Context: At the opening of his poem Gray depicts the quiet twilight atmosphere of a rural churchyard in England. He notes the tolling of the curfew bell, the herd of cattle going to be milked, the ploughman weary with having marched behind his team and plow all day, the fading light in the west, the buzz of a beetle close by, and the tinkling of sheep-bells in the distance. He then turns his attention to the graves about him, in which lie the previous generations of the neighboring population, each like a monk in "his narrow cell." The poet notes that no historian or biographer has given an account of these humble people, even though they lived as useful lives as more famous persons. He asks the reader to remember that these unknown men had wives and children they loved, had hearths which gave them contentment after a hard day's work, and that these men struggled to make a living from the surrounding fields, meadows, and woods. We should not, he comments, "hear with a disdainful smile,/ The short and simple annals of the poor." He writes of the lowly but honest dead with affection:
Beneath those rugged elms, that yew-tree's shade,
Where heaves the turf in many a mold'ring heap,
Each in his narrow cell forever laid,
The rude forefathers of the hamlet sleep.
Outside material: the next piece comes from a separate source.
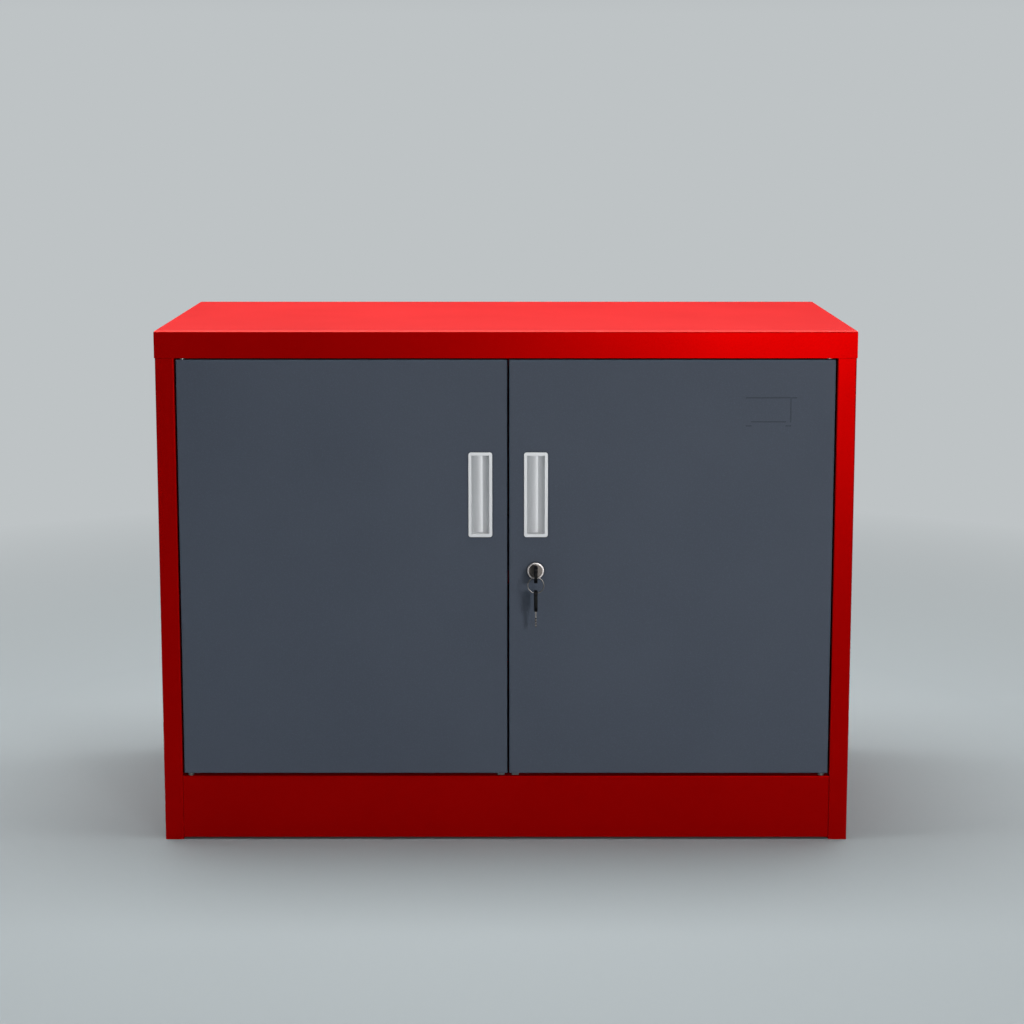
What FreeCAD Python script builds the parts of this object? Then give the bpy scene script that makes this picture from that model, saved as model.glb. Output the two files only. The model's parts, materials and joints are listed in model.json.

The breezy call of incense-breathing Morn,
The swallow twitt'ring from the straw-built shed,
The cock's shrill clarion, or the echoing horn,
No more shall rouse them from their lowly bed.
For them no more the blazing hearth shall burn,
Or busy housewife ply her evening care:
No children run to lisp their sire's return,
Or climb his knees the envied kiss to share.
Oft did the harvest to their sickle yield,
Their furrow oft the stubborn glebe has broke;
How jocund did they drive their team afield!
How bow'd the woods beneath their sturdy stroke!